━━ SUPPLIED DATA ━━

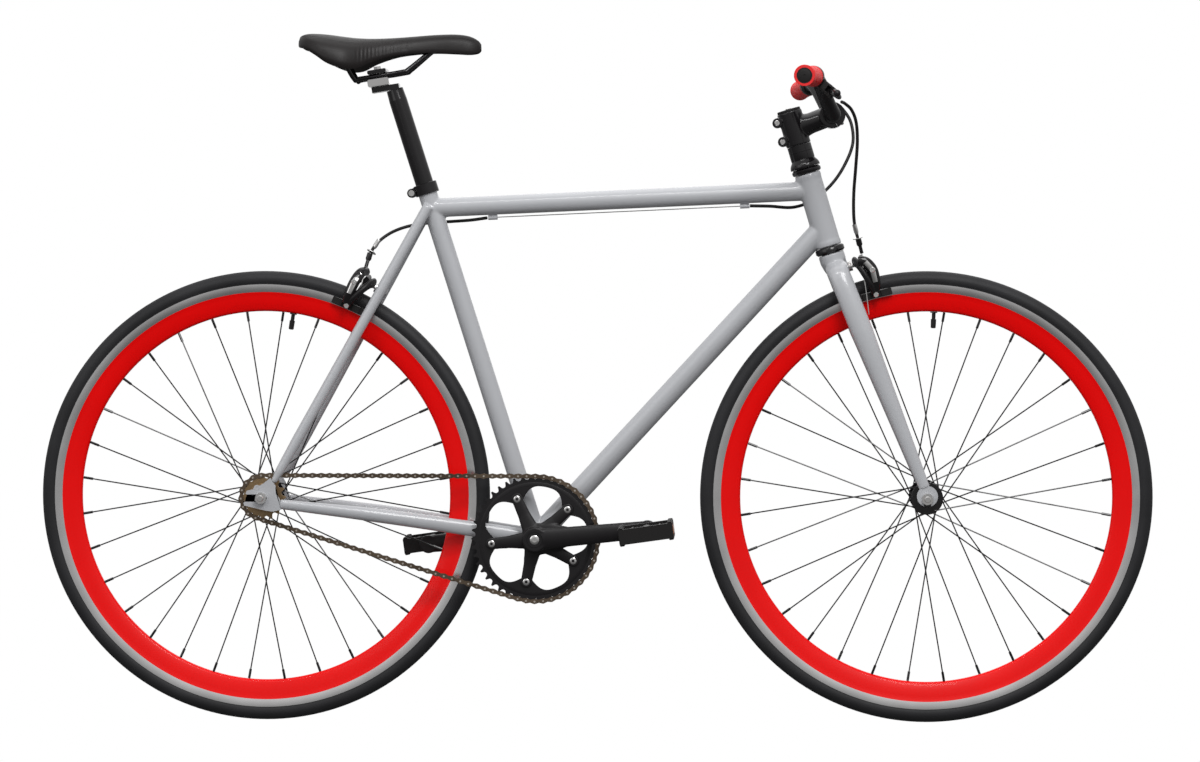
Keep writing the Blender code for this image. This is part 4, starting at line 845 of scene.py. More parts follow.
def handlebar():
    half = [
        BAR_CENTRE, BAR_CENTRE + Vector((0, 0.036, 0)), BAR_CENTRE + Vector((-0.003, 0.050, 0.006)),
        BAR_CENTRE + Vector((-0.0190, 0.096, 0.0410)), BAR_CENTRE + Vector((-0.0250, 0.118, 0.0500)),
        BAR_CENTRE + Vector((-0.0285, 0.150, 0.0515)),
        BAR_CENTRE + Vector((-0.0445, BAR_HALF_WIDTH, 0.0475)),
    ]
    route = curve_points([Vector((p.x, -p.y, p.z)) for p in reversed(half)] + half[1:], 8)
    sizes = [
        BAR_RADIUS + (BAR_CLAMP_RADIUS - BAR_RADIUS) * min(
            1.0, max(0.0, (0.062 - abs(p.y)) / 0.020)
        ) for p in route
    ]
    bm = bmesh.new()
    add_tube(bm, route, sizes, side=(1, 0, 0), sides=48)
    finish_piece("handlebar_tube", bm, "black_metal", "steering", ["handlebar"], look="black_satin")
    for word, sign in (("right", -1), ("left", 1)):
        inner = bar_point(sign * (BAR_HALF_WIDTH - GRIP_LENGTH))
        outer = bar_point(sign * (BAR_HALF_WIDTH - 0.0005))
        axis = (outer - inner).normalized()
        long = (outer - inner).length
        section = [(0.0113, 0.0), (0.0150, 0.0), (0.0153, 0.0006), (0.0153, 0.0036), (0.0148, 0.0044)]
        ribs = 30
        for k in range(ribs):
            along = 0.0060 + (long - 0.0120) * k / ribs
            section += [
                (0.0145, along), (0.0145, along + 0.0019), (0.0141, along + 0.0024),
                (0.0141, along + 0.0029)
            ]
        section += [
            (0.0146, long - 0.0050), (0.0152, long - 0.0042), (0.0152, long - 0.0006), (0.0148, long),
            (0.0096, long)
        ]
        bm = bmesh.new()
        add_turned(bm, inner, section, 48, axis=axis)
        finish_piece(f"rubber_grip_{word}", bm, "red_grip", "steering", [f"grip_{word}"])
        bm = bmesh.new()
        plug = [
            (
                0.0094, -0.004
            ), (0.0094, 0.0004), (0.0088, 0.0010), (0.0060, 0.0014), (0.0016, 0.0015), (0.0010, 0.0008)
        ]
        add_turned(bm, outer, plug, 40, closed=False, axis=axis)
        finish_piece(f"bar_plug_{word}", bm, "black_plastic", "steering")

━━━

YOUR GOAL = Repeat the lines above exactly.

WRITTEN ANSWER =
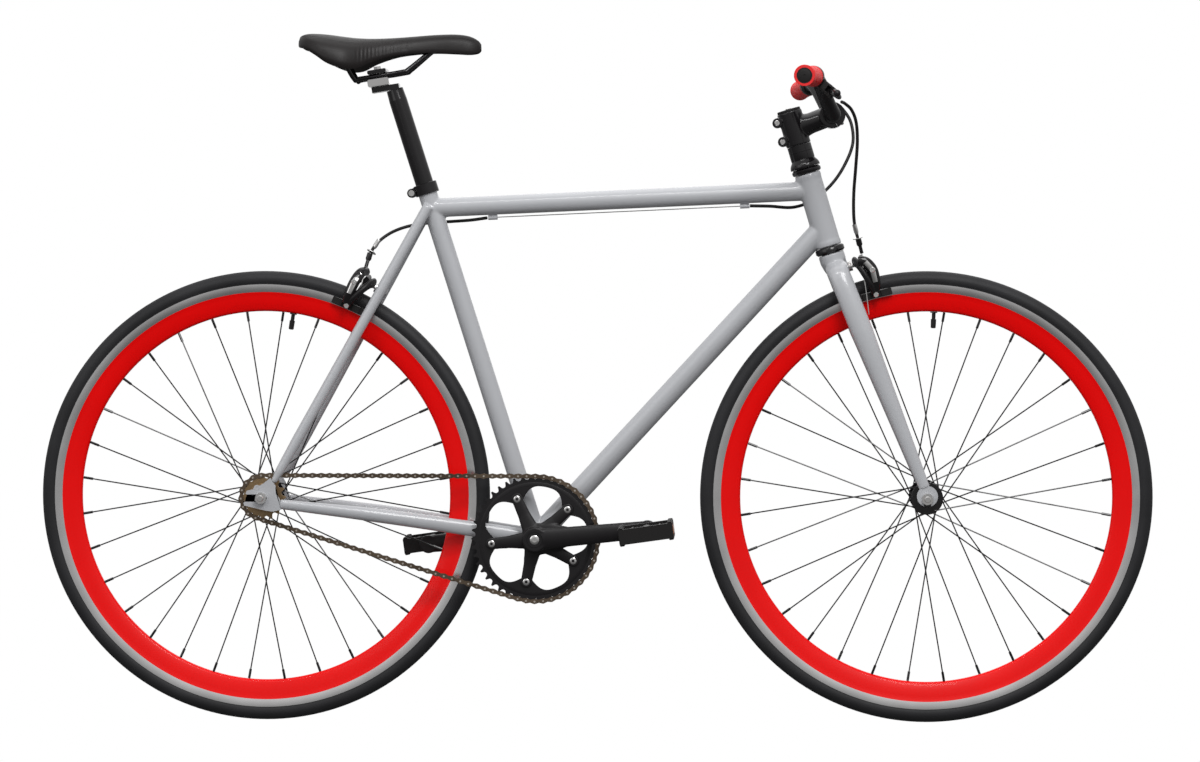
Keep writing the Blender code for this image. This is part 4, starting at line 845 of scene.py. More parts follow.
def handlebar():
    half = [
        BAR_CENTRE, BAR_CENTRE + Vector((0, 0.036, 0)), BAR_CENTRE + Vector((-0.003, 0.050, 0.006)),
        BAR_CENTRE + Vector((-0.0190, 0.096, 0.0410)), BAR_CENTRE + Vector((-0.0250, 0.118, 0.0500)),
        BAR_CENTRE + Vector((-0.0285, 0.150, 0.0515)),
        BAR_CENTRE + Vector((-0.0445, BAR_HALF_WIDTH, 0.0475)),
    ]
    route = curve_points([Vector((p.x, -p.y, p.z)) for p in reversed(half)] + half[1:], 8)
    sizes = [
        BAR_RADIUS + (BAR_CLAMP_RADIUS - BAR_RADIUS) * min(
            1.0, max(0.0, (0.062 - abs(p.y)) / 0.020)
        ) for p in route
    ]
    bm = bmesh.new()
    add_tube(bm, route, sizes, side=(1, 0, 0), sides=48)
    finish_piece("handlebar_tube", bm, "black_metal", "steering", ["handlebar"], look="black_satin")
    for word, sign in (("right", -1), ("left", 1)):
        inner = bar_point(sign * (BAR_HALF_WIDTH - GRIP_LENGTH))
        outer = bar_point(sign * (BAR_HALF_WIDTH - 0.0005))
        axis = (outer - inner).normalized()
        long = (outer - inner).length
        section = [(0.0113, 0.0), (0.0150, 0.0), (0.0153, 0.0006), (0.0153, 0.0036), (0.0148, 0.0044)]
        ribs = 30
        for k in range(ribs):
            along = 0.0060 + (long - 0.0120) * k / ribs
            section += [
                (0.0145, along), (0.0145, along + 0.0019), (0.0141, along + 0.0024),
                (0.0141, along + 0.0029)
            ]
        section += [
            (0.0146, long - 0.0050), (0.0152, long - 0.0042), (0.0152, long - 0.0006), (0.0148, long),
            (0.0096, long)
        ]
        bm = bmesh.new()
        add_turned(bm, inner, section, 48, axis=axis)
        finish_piece(f"rubber_grip_{word}", bm, "red_grip", "steering", [f"grip_{word}"])
        bm = bmesh.new()
        plug = [
            (
                0.0094, -0.004
            ), (0.0094, 0.0004), (0.0088, 0.0010), (0.0060, 0.0014), (0.0016, 0.0015), (0.0010, 0.0008)
        ]
        add_turned(bm, outer, plug, 40, closed=False, axis=axis)
        finish_piece(f"bar_plug_{word}", bm, "black_plastic", "steering")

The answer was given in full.